START

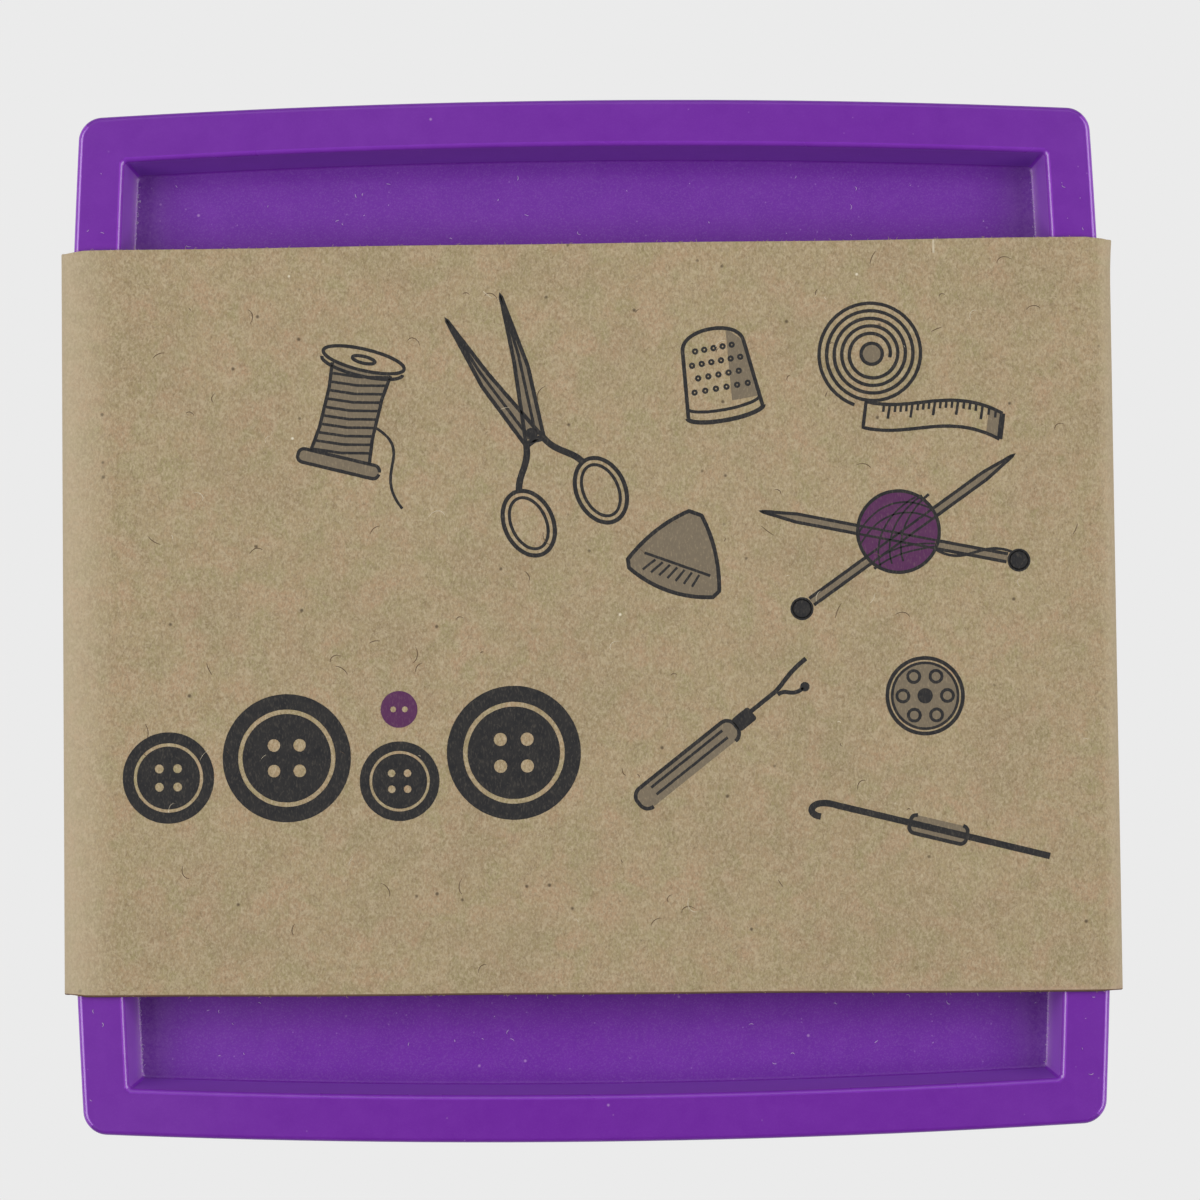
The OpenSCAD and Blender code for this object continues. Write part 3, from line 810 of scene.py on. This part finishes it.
CHARCOAL, CHARCOAL_THIN = (0.019, 0.019, 0.021, 1), (0.115, 0.100, 0.080, 1)
PLUM, PLUM_THIN = (0.095, 0.024, 0.090, 1), (0.190, 0.100, 0.140, 1)
TINT, TINT_THIN = (0.180, 0.145, 0.100, 1), (0.330, 0.260, 0.165, 1)
charcoal_ink = ink("charcoal_ink", CHARCOAL, CHARCOAL_THIN, 0.55)
tint_ink = ink("tint_ink", TINT, TINT_THIN, 0.8)
inks = {"tint": ("printed_tint", tint_ink, 1),
        "tint_over": ("printed_tint_over", tint_ink, 2),
        "plum": ("printed_plum", ink("plum_ink", PLUM, PLUM_THIN, 0.5), 3),
        "fill": ("printed_fill", charcoal_ink, 4),
        "line": ("printed_line", charcoal_ink, 4)}
for kind, (name, material, layer) in inks.items():
    drawing = bpy.data.curves.new(name, "CURVE")
    drawing.dimensions = "2D" if kind != "line" else "3D"
    drawing.fill_mode = "BOTH" if kind != "line" else "FULL"
    if kind == "line":
        drawing.bevel_depth, drawing.bevel_resolution, drawing.use_fill_caps = INK_LINE / 2, 1, True
    else:
        drawing.extrude = INK_RISE / 2
    for motif, x, y, lean in printed:
        to_place = Matrix.Translation((x, y, 0)) @ Matrix.Rotation(math.radians(lean), 4, "Z")
        for path in [(path, width) for drawn, path, width in motif if drawn == kind]:
            points = stepped([(to_place @ Vector((*p, 0))).to_2d() for p in path[0]], INK_STEP)
            shut = (points[0] - points[-1]).length < TINY or kind != "line"
            if (points[0] - points[-1]).length < TINY:
                points.pop()
            stroke = drawing.splines.new("POLY")
            stroke.points.add(len(points) - 1)
            stroke.use_cyclic_u = shut
            for point, spot in zip(stroke.points, points):
                point.co, point.radius = (spot.x, spot.y, 0, 1), path[1] or 1
    print_piece = made_mesh(name, drawing)
    for axis in ("X", "Y"):
        rough = print_piece.modifiers.new("rough_edge_" + axis.lower(), "DISPLACE")
        rough.texture = bpy.data.textures.new(name + "_" + axis.lower(), "CLOUDS")
        rough.texture.noise_scale = INK_ROUGH_SIZE * (1 if axis == "X" else 1.3)
        rough.direction, rough.strength = axis, INK_ROUGH
        bpy.ops.object.modifier_apply(modifier=rough.name)
    open_merged()
    if kind == "line":
        bpy.ops.transform.resize(value=(1, 1, INK_RISE / INK_LINE), center_override=(0, 0, 0))
    bpy.ops.mesh.normals_make_consistent(inside=False)
    bpy.ops.transform.translate(value=(0, 0, band_high.z + layer * INK_RISE / 4))
    paint(print_piece, material)
    finish_piece(print_piece, "sleeve", "kraft_card")

# Lint and card dust lie where the band has rubbed: along the foot of the recess walls, beside the
# cut edges of the card, and here and there on the rim. The cut edges shed short pulp hairs, and
# fibres of the pulp and one small nick show in the card's face.
LINT_R = 0.022
LINT_LIFT = 0.02
FIBRE_TAPER = 0.7, 1.0, 1.2, 1.1, 0.9, 0.5
FIBRE_CURL = 1.6
WALL_LINT, EDGE_LINT, EDGE_HAIRS, FACE_FIBRES = 75, 34, 120, 90
OPEN_END = 37.0, 47.0
WALL_SCATTER = 0.16
BACK_LINT_Y, FRONT_LINT_Y = 39.2, -39.1
RIM_SHARE, RIM_STRIP = 0.15, (49.6, 52.0)
FLOOR_LINT_REACH, RIM_LINT_REACH = 7.5, 10.0
FLOOR_HALF, CARD_HALF = 47, 53.0
WALL_BIT_L, EDGE_BIT_L = (0.06, 0.3), (0.08, 0.5)
HAIR_L, HAIR_DOWN, HAIR_LIFT = (0.1, 0.42), (0.06, 0.34), (-0.05, 0.12)
HAIR_ROOT, HAIR_FAN = 0.05, 0.8
FACE_X, FACE_Y = (-47, 52), (-36, 37)
FACE_L, FACE_FAN = (0.3, 1.7), 0.9
PALE_SHARE = 0.3
NICK_X, NICK_L, NICK_IN, NICK_LINES = 36.0, 1.4, 0.1, 3
lint_places = random.Random(11)
fibre_parts = len(FIBRE_TAPER) - 1


def fibre(where, length, way, lift):
    """Points of one short curled fibre that starts on a surface and lies on it or rises from it."""
    curl = lint_places.uniform(-FIBRE_CURL, FIBRE_CURL)
    spots = []
    for i in range(fibre_parts + 1):
        t = i / fibre_parts
        angle = way + curl * t
        spots.append(where + Vector((math.cos(angle) * length * t,
                                     math.sin(angle) * length * t, lift * t)))
    return spots


lint = {"purple_lint": [], "card_hairs": [], "pale_fibres": [], "dark_fibres": []}
for side in (-1, 1):
    for end in (-1, 1):
        for _ in range(WALL_LINT):
            y = end * lint_places.uniform(*OPEN_END)
            wall_x = wall_foot - SIDE_BOW * (y / RIM_HALF) ** 2
            x = side * (wall_x - abs(lint_places.gauss(0, WALL_SCATTER)))
            lint["purple_lint"].append(fibre(Vector((x, y, floor_z + 3 * LINT_R)),
                                             lint_places.uniform(*WALL_BIT_L),
                                             lint_places.uniform(0, math.tau), LINT_LIFT))
for end, edge in ((1, BACK_LINT_Y), (-1, FRONT_LINT_Y)):
    for _ in range(EDGE_LINT):
        on_rim = lint_places.random() < RIM_SHARE
        x = (lint_places.choice((-1, 1)) * lint_places.uniform(*RIM_STRIP) if on_rim
             else lint_places.uniform(-FLOOR_HALF, FLOOR_HALF))
        y = edge + end * lint_places.uniform(0.0, RIM_LINT_REACH if on_rim else FLOOR_LINT_REACH)
        z = rim_z if on_rim else floor_z
        lint["purple_lint"].append(fibre(Vector((x, y, z + LINT_R)),
                                         lint_places.uniform(*EDGE_BIT_L),
                                         lint_places.uniform(0, math.tau), LINT_LIFT))
for side in (-1, 1):
    for _ in range(EDGE_HAIRS):
        x = lint_places.uniform(-CARD_HALF, CARD_HALF)
        y = cut_line(x, side) - side * HAIR_ROOT
        way = side * math.pi / 2 + lint_places.gauss(0, HAIR_FAN)
        root = Vector((x, y, band_high.z - lint_places.uniform(*HAIR_DOWN)))
        lint["card_hairs"].append(fibre(root, lint_places.uniform(*HAIR_L), way,
                                        lint_places.uniform(*HAIR_LIFT)))
for _ in range(FACE_FIBRES):
    x, y = lint_places.uniform(*FACE_X), lint_places.uniform(*FACE_Y)
    kind = "pale_fibres" if lint_places.random() < PALE_SHARE else "dark_fibres"
    lint[kind].append(fibre(Vector((x, y, band_high.z)), lint_places.uniform(*FACE_L),
                            lint_places.gauss(math.pi / 2, FACE_FAN), 0.0))
nick_y = cut_line(NICK_X, 1) - NICK_IN
for i in range(NICK_LINES):
    x = NICK_X + i * LINT_R * 3
    lint["pale_fibres"].append([Vector((x, nick_y - NICK_L * t / fibre_parts, band_high.z))
                                for t in range(fibre_parts + 1)])


def dusty_fibre(name, colour, paler):
    material, tree, shader, place = node_material(name)
    tree.links.new(blend(tree, noise(tree, place, 1400, 2), colour, paler),
                   shader.inputs["Base Color"])
    shader.inputs["Roughness"].default_value = 0.9
    return material


LINT_PURPLE, LINT_PALE = (0.42, 0.30, 0.52, 1), (0.66, 0.58, 0.70, 1)
purple_dust = dusty_fibre("lint", LINT_PURPLE, LINT_PALE)
pulp_hair = dusty_fibre("pulp_hair", KRAFT_TAN, KRAFT_PINK)
pale_pulp = dusty_fibre("pale_pulp", KRAFT_PALE, SPECK_PALE)
dark_pulp = dusty_fibre("dark_pulp", FIBRE_DARK, SPECK_DARK)
for name, width, body, slot, material in (
        ("purple_lint", 1.2, "dish", "purple_plastic", purple_dust),
        ("card_hairs", 0.8, "sleeve", "kraft_card", pulp_hair),
        ("pale_fibres", 2.0, "sleeve", "kraft_card", pale_pulp),
        ("dark_fibres", 1.8, "sleeve", "kraft_card", dark_pulp)):
    hairs = bpy.data.curves.new(name, "CURVE")
    hairs.dimensions = "3D"
    hairs.bevel_depth, hairs.bevel_resolution, hairs.use_fill_caps = width * LINT_R, 0, True
    for spots in lint[name]:
        strand = hairs.splines.new("POLY")
        strand.points.add(len(spots) - 1)
        for point, spot, thick in zip(strand.points, spots, FIBRE_TAPER):
            point.co, point.radius = (*spot, 1), thick
    piece = made_mesh(name, hairs)
    open_merged()
    bpy.ops.mesh.normals_make_consistent(inside=False)
    paint(piece, material)
    finish_piece(piece, body, slot)

# The parts under the dish keep their CAD shapes. The cover is moulded like the tray, the ring
# magnet is pressed and ground ferrite, and its back plate and the screws are zinc-plated steel.
# The feet are black rubber, and a strip of dried glue holds the flap of the band.


def plated_steel(name, scratch_way):
    material, tree, shader, place = node_material(name)
    scratches = noise(tree, place, 2600, 3, scratch_way, 14)
    colour = blend(tree, noise(tree, place, 160, 3), (0.60, 0.59, 0.56, 1), (0.50, 0.51, 0.53, 1))
    tree.links.new(colour, shader.inputs["Base Color"])
    tree.links.new(spread(tree, scratches, 0.35, 0.7, 0.22, 0.42), shader.inputs["Roughness"])
    bumped(tree, shader, scratches, 0.2, 0.01)
    shader.inputs["Metallic"].default_value = 1.0
    return material


def pressed_ferrite(name):
    material, tree, shader, place = node_material(name)
    grains = noise(tree, place, 3000, 4)
    colour = blend(tree, grains, (0.040, 0.040, 0.043, 1), (0.085, 0.084, 0.086, 1))
    colour = blend(tree, specks(tree, place, 2.2, 0.25, 0.2, 0.7), colour, (0.020, 0.020, 0.022, 1))
    tree.links.new(colour, shader.inputs["Base Color"])
    tree.links.new(spread(tree, grains, 0.3, 0.7, 0.45, 0.65), shader.inputs["Roughness"])
    bumped(tree, shader, grains, 0.4, 0.03)
    return material


def foot_rubber(name):
    material, tree, shader, place = node_material(name)
    grain = noise(tree, place, 4200, 3)
    bloom = spread(tree, noise(tree, place, 420, 3), 0.5, 0.8, 0, 0.5)
    tree.links.new(blend(tree, bloom, (0.022, 0.022, 0.024, 1), (0.070, 0.068, 0.066, 1)),
                   shader.inputs["Base Color"])
    tree.links.new(spread(tree, grain, 0.3, 0.7, 0.72, 0.90), shader.inputs["Roughness"])
    bumped(tree, shader, grain, 0.5, 0.03)
    return material


def dried_glue(name):
    material, tree, shader, place = node_material(name)
    ripples = noise(tree, place, 700, 2)
    tree.links.new(blend(tree, ripples, (0.72, 0.66, 0.50, 1), (0.56, 0.48, 0.33, 1)),
                   shader.inputs["Base Color"])
    tree.links.new(spread(tree, ripples, 0.3, 0.7, 0.25, 0.45), shader.inputs["Roughness"])
    bumped(tree, shader, ripples, 0.5, 0.05)
    return material


corner_names = [end + "_" + side for end in ("front", "back") for side in ("left", "right")]
steel, rubber = plated_steel("screw_steel", 90), foot_rubber("foot_rubber")
hidden = {"base_cover": satin_plastic("purple_cover", RIM_PURPLES, 0.6, 0.46, 0.6),
          "magnet": pressed_ferrite("ferrite"), "back_plate": plated_steel("plate_steel", 0),
          "glue_line": dried_glue("glue")}
hidden.update({"screw_" + corner: steel for corner in corner_names})
hidden.update({"foot_" + corner: rubber for corner in corner_names})
for node, material in hidden.items():
    paint(frame["nodes"][node], material)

END

* PROBLEM TO WORK ON: Go through the material line by line. Show each line that contains the string "object".

* ANSWER FOR THE TASK:
The OpenSCAD and Blender code for this object continues. Write part 3, from line 810 of scene.py on. This part finishes it.
        bpy.ops.object.modifier_apply(modifier=rough.name)